Meche made the 2007 All-Star team and finished fifth in strikeouts the next year, but as far as contributions to the Royals*, his legacy may be as Zack Greinke’s big brother. GM Dayton Moore has always credited Meche’s presence for allowing Greinke to “blend in,” and draws a direct connection to Zack’s success in 2008 and 2009. * Of course, besides the money, Meche’s time in Kansas City will be remembered for his 132-pitch complete game against Arizona in June 2009. The story’s been told plenty, but then-manager Trey Hillman wanted to go to the bullpen after eight innings, but Meche essentially vetoed him. He got the shutout, but was never the same, the Royals completely mismanaging Meche after that. As obvious as the connection is, Meche has always defended Hillman and said the extra pitches had nothing to do with his failing health. Of course, it’s in Meche’s self-interest for that to be the case, too.
You don’t have to believe that (I tend to think it had more to do with Zack’s talent), but Moore does, and more importantly, Zack does, too. The Star’s badass Royals beat writer Bob Dutton reached Zack on vacation yesterday for a short conversation. The first quote here appeared in Terez Paylor’s story. The last one is pure Zack.
Anyway, here’s Zack on getting help from Meche:
“Gil definitely helped me a lot. It wasn’t so much talking about baseball as it was watching him go about his business. On game day, nobody was as focused as Gil. He took the ball and never wanted to come out of games. Other guys would see that (competitive fire). I tried to be like that. That was my goal.”
On Gil walking away from the money:
“That surprised me a little because he’s entitled to that money. He was legitimately injured. But I’m not that surprised.

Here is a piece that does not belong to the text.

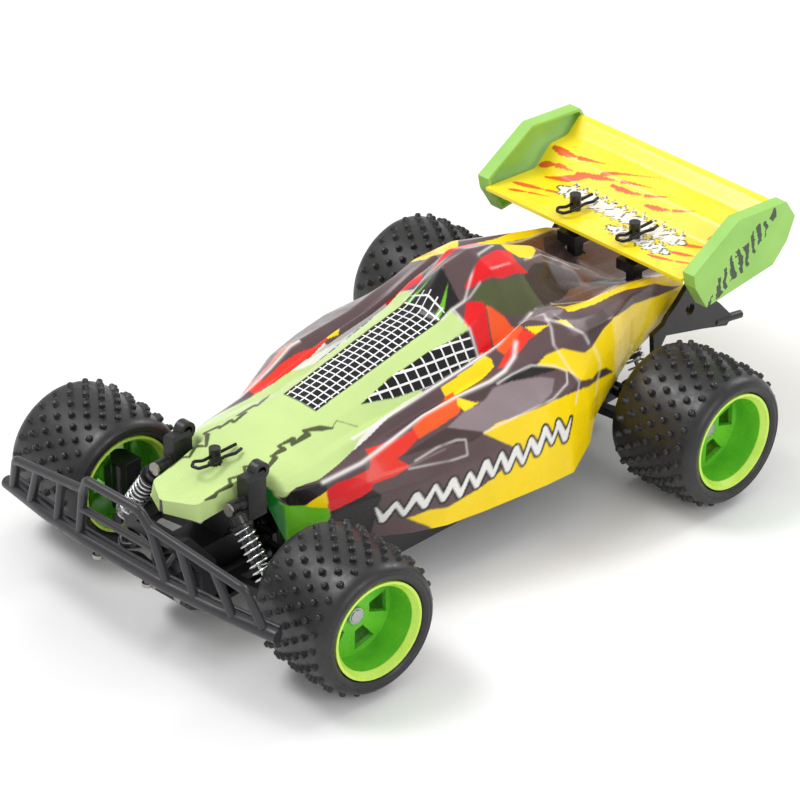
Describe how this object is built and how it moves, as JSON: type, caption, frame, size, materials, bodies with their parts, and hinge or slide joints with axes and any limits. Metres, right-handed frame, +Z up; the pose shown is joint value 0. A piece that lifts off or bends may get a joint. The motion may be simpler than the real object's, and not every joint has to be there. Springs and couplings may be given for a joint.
{
  "type": "remote control car",
  "caption": "Off-road racing buggy toy with sprung arms, spinning steerable wheels, tubular bumper, painted body shell and rear wing.",
  "frame": {"origin": "centre of the bounding box, on the ground under the tyres", "axes": "+Z up, -Y the way the car drives, +X the car's left side"},
  "size_m": [0.2474, 0.4041, 0.13],
  "materials": {
    "body_paint": "gloss",
    "wing_paint": "gloss",
    "lime_plastic": "satin",
    "rim_plastic": "satin",
    "tyre_rubber": "matte",
    "black_plastic": "satin",
    "steel": "satin",
    "spring_chrome": "polished",
    "battery_wrap": "gloss",
    "gear_plastic": "matte"
  },
  "bodies": {
    "chassis": {"chassis_tub": "black_plastic", "front_bulkhead": "black_plastic", "front_bumper": "black_plastic", "front_shock_tower": "black_plastic", "gearbox_case": "black_plastic", "rear_shock_tower": "black_plastic", "rear_guard": "black_plastic", "drive_motor": "steel", "battery_pack": "battery_wrap", "electronics_box": "black_plastic", "steering_servo": "black_plastic", "hinge_pins": "steel", "frame_screws": "steel", "body_shell": "body_paint", "wing_plane": "wing_paint", "wing_endplates": "lime_plastic", "wing_mounts": "black_plastic", "r_clips": "black_plastic"},
    "suspension_arm_fl": {"arm_fl": "black_plastic"},
    "steering_carrier_fl": {"carrier_fl": "black_plastic"},
    "steering_knuckle_fl": {"knuckle_fl": "black_plastic", "axle_fl": "steel"},
    "wheel_fl": {"rim_fl": "rim_plastic", "tyre_fl": "tyre_rubber"},
    "tie_rod_l": {"tie_rod_l": "black_plastic"},
    "suspension_arm_fr": {"arm_fr": "black_plastic"},
    "steering_carrier_fr": {"carrier_fr": "black_plastic"},
    "steering_knuckle_fr": {"knuckle_fr": "black_plastic", "axle_fr": "steel"},
    "wheel_fr": {"rim_fr": "rim_plastic", "tyre_fr": "tyre_rubber"},
    "tie_rod_r": {"tie_rod_r": "black_plastic"},
    "steering_link": {"drag_link": "black_plastic"},
    "suspension_arm_rl": {"arm_rl": "black_plastic"},
    "hub_upright_rl": {"upright_rl": "black_plastic"},
    "wheel_rl": {"rim_rl": "rim_plastic", "tyre_rl": "tyre_rubber", "axle_rl": "steel"},
    "half_shaft_rl": {"dogbone_l": "steel"},
    "suspension_arm_rr": {"arm_rr": "black_plastic"},
    "hub_upright_rr": {"upright_rr": "black_plastic"},
    "wheel_rr": {"rim_rr": "rim_plastic", "tyre_rr": "tyre_rubber", "axle_rr": "steel"},
    "half_shaft_rr": {"dogbone_r": "steel"},
    "differential": {"diff_gear": "gear_plastic"},
    "motor_shaft": {"motor_pinion": "gear_plastic"},
    "shock_fl": {"shock_body_fl": "black_plastic", "spring_fl": "spring_chrome"},
    "shock_shaft_fl": {"shock_rod_fl": "steel"},
    "shock_fr": {"shock_body_fr": "black_plastic", "spring_fr": "spring_chrome"},
    "shock_shaft_fr": {"shock_rod_fr": "steel"},
    "shock_rl": {"shock_body_rl": "black_plastic", "spring_rl": "spring_chrome"},
    "shock_shaft_rl": {"shock_rod_rl": "steel"},
    "shock_rr": {"shock_body_rr": "black_plastic", "spring_rr": "spring_chrome"},
    "shock_shaft_rr": {"shock_rod_rr": "steel"},
    "switch_slider": {"power_switch": "black_plastic"}
  },
  "joints": [
    {"name": "arm_fl_swing", "type": "hinge", "parent": "chassis", "child": "suspension_arm_fl", "pos_m": [0.016, -0.13305, 0.027], "axis": [0, -1, 0], "range_deg": [-7, 10], "stiffness_Nm_per_rad": 2.2, "springref_deg": -1.72},
    {"name": "carrier_fl_pivot", "type": "hinge", "parent": "suspension_arm_fl", "child": "steering_carrier_fl", "pos_m": [0.06, -0.13305, 0.027], "axis": [0, -1, 0], "range_deg": [-10.5, 7.5]},
    {"name": "knuckle_fl_steer", "type": "hinge", "parent": "steering_carrier_fl", "child": "steering_knuckle_fl", "pos_m": [0.072, -0.13305, 0.0387], "axis": [0, 0, 1], "range_deg": [-13, 23.4]},
    {"name": "wheel_fl_spin", "type": "hinge", "parent": "steering_knuckle_fl", "child": "wheel_fl", "pos_m": [0.072, -0.13305, 0.0387], "axis": [0.9959, -0.0906, 0], "continuous": true},
    {"name": "tie_rod_l_pivot", "type": "hinge", "parent": "steering_link", "child": "tie_rod_l", "pos_m": [0.01436, -0.11465, 0.034], "axis": [0, -1, 0], "range_deg": [-5.75, 8]},
    {"name": "arm_fr_swing", "type": "hinge", "parent": "chassis", "child": "suspension_arm_fr", "pos_m": [-0.016, -0.13305, 0.027], "axis": [0, 1, 0], "range_deg": [-7, 10], "stiffness_Nm_per_rad": 2.2, "springref_deg": -1.72},
    {"name": "carrier_fr_pivot", "type": "hinge", "parent": "suspension_arm_fr", "child": "steering_carrier_fr", "pos_m": [-0.06, -0.13305, 0.027], "axis": [0, 1, 0], "range_deg": [-10.5, 7.5]},
    {"name": "knuckle_fr_steer", "type": "hinge", "parent": "steering_carrier_fr", "child": "steering_knuckle_fr", "pos_m": [-0.072, -0.13305, 0.0387], "axis": [0, 0, 1], "range_deg": [-13, 23.4]},
    {"name": "wheel_fr_spin", "type": "hinge", "parent": "steering_knuckle_fr", "child": "wheel_fr", "pos_m": [-0.072, -0.13305, 0.0387], "axis": [0.9959, -0.0906, 0], "continuous": true},
    {"name": "tie_rod_r_pivot", "type": "hinge", "parent": "steering_link", "child": "tie_rod_r", "pos_m": [-0.01164, -0.11465, 0.034], "axis": [0, 1, 0], "range_deg": [-5.75, 8]},
    {"name": "steering_link_slide", "type": "slide", "parent": "chassis", "child": "steering_link", "axis": [1, 0, 0], "range_m": [-0.00571, 0.00298]},
    {"name": "arm_rl_swing", "type": "hinge", "parent": "chassis", "child": "suspension_arm_rl", "pos_m": [0.02, 0.10995, 0.027], "axis": [0, -1, 0], "range_deg": [-7, 10], "stiffness_Nm_per_rad": 2.6, "springref_deg": -2.01},
    {"name": "upright_rl_pivot", "type": "hinge", "parent": "suspension_arm_rl", "child": "hub_upright_rl", "pos_m": [0.062, 0.10995, 0.027], "axis": [0, -1, 0], "range_deg": [-10.5, 7.5]},
    {"name": "wheel_rl_spin", "type": "hinge", "parent": "hub_upright_rl", "child": "wheel_rl", "pos_m": [0.062, 0.10995, 0.0387], "axis": [1, 0, 0], "continuous": true},
    {"name": "half_shaft_rl_tilt", "type": "hinge", "parent": "chassis", "child": "half_shaft_rl", "pos_m": [0.019, 0.10995, 0.0387], "axis": [0, -1, 0], "range_deg": [-10.02, 14.1]},
    {"name": "arm_rr_swing", "type": "hinge", "parent": "chassis", "child": "suspension_arm_rr", "pos_m": [-0.02, 0.10995, 0.027], "axis": [0, 1, 0], "range_deg": [-7, 10], "stiffness_Nm_per_rad": 2.6, "springref_deg": -2.01},
    {"name": "upright_rr_pivot", "type": "hinge", "parent": "suspension_arm_rr", "child": "hub_upright_rr", "pos_m": [-0.062, 0.10995, 0.027], "axis": [0, 1, 0], "range_deg": [-10.5, 7.5]},
    {"name": "wheel_rr_spin", "type": "hinge", "parent": "hub_upright_rr", "child": "wheel_rr", "pos_m": [-0.062, 0.10995, 0.0387], "axis": [1, 0, 0], "continuous": true},
    {"name": "half_shaft_rr_tilt", "type": "hinge", "parent": "chassis", "child": "half_shaft_rr", "pos_m": [-0.019, 0.10995, 0.0387], "axis": [0, 1, 0], "range_deg": [-10.02, 14.1]},
    {"name": "diff_gear_spin", "type": "hinge", "parent": "chassis", "child": "differential", "pos_m": [0, 0.10995, 0.0387], "axis": [1, 0, 0], "continuous": true},
    {"name": "motor_spin", "type": "hinge", "parent": "chassis", "child": "motor_shaft", "pos_m": [-0.005, 0.08965, 0.04324], "axis": [1, 0, 0], "continuous": true},
    {"name": "shock_fl_tilt", "type": "hinge", "parent": "chassis", "child": "shock_fl", "pos_m": [0.0269, -0.14605, 0.0714], "axis": [0, -1, 0], "range_deg": [-3.44, 4.71]},
    {"name": "shock_fl_stroke", "type": "slide", "parent": "shock_fl", "child": "shock_shaft_fl", "axis": [-0.5789, 0, 0.8154], "range_m": [-0.00458, 0.00641], "deforming": ["spring_fl"]},
    {"name": "shock_fr_tilt", "type": "hinge", "parent": "chassis", "child": "shock_fr", "pos_m": [-0.0269, -0.14605, 0.0714], "axis": [0, 1, 0], "range_deg": [-3.44, 4.71]},
    {"name": "shock_fr_stroke", "type": "slide", "parent": "shock_fr", "child": "shock_shaft_fr", "axis": [0.5789, 0, 0.8154], "range_m": [-0.00458, 0.00641], "deforming": ["spring_fr"]},
    {"name": "shock_rl_tilt", "type": "hinge", "parent": "chassis", "child": "shock_rl", "pos_m": [0.0262, 0.12295, 0.07415], "axis": [0, -1, 0], "range_deg": [-2.33, 3.11]},
    {"name": "shock_rl_stroke", "type": "slide", "parent": "shock_rl", "child": "shock_shaft_rl", "axis": [-0.4961, 0, 0.8682], "range_m": [-0.00386, 0.00538], "deforming": ["spring_rl"]},
    {"name": "shock_rr_tilt", "type": "hinge", "parent": "chassis", "child": "shock_rr", "pos_m": [-0.0262, 0.12295, 0.07415], "axis": [0, 1, 0], "range_deg": [-2.33, 3.11]},
    {"name": "shock_rr_stroke", "type": "slide", "parent": "shock_rr", "child": "shock_shaft_rr", "axis": [0.4961, 0, 0.8682], "range_m": [-0.00386, 0.00538], "deforming": ["spring_rr"]},
    {"name": "power_switch_slide", "type": "slide", "parent": "chassis", "child": "switch_slider", "axis": [0, 1, 0], "range_m": [0, 0.004]}
  ],
  "couplings": [
    {"joint": "carrier_fl_pivot", "follows": "arm_fl_swing", "ratio": -1},
    {"joint": "tie_rod_l_pivot", "follows": "arm_fl_swing", "ratio": 0.74576},
    {"joint": "carrier_fr_pivot", "follows": "arm_fr_swing", "ratio": -1},
    {"joint": "tie_rod_r_pivot", "follows": "arm_fr_swing", "ratio": 0.74576},
    {"joint": "knuckle_fl_steer", "follows": "steering_link_slide", "rad_per_m": -66.667},
    {"joint": "knuckle_fr_steer", "follows": "steering_link_slide", "rad_per_m": -66.667},
    {"joint": "upright_rl_pivot", "follows": "arm_rl_swing", "ratio": -1},
    {"joint": "wheel_rl_spin", "follows": "diff_gear_spin", "ratio": 1},
    {"joint": "half_shaft_rl_tilt", "follows": "arm_rl_swing", "ratio": 1.3548},
    {"joint": "upright_rr_pivot", "follows": "arm_rr_swing", "ratio": -1},
    {"joint": "wheel_rr_spin", "follows": "diff_gear_spin", "ratio": 1},
    {"joint": "half_shaft_rr_tilt", "follows": "arm_rr_swing", "ratio": 1.3548},
    {"joint": "motor_spin", "follows": "diff_gear_spin", "ratio": -4.2},
    {"joint": "shock_fl_tilt", "follows": "arm_fl_swing", "ratio": 0.42066},
    {"joint": "shock_fl_stroke", "follows": "arm_fl_swing", "m_per_rad": 0.03504},
    {"joint": "shock_fr_tilt", "follows": "arm_fr_swing", "ratio": 0.42066},
    {"joint": "shock_fr_stroke", "follows": "arm_fr_swing", "m_per_rad": 0.03504},
    {"joint": "shock_rl_tilt", "follows": "arm_rl_swing", "ratio": 0.26103},
    {"joint": "shock_rl_stroke", "follows": "arm_rl_swing", "m_per_rad": 0.02912},
    {"joint": "shock_rr_tilt", "follows": "arm_rr_swing", "ratio": 0.26103},
    {"joint": "shock_rr_stroke", "follows": "arm_rr_swing", "m_per_rad": 0.02912}
  ]
}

People don’t realize it, but most guys really don’t play the game because of money. And it drives most guys crazy when they’re injured and can’t earn their money. I know it bothered Gil. That’s why he came back as a reliever last season instead of having surgery. That was his decision, and I think he did a pretty good job for us.”
On the friendly competition between the two:
“In 2008, I was following him (in the rotation) and we would compete against one another. It was that way at the start of 2009, but then he got hurt.”
On Gil working on his golf game in retirement: “Yeah, but he probably still won’t be able to beat me.”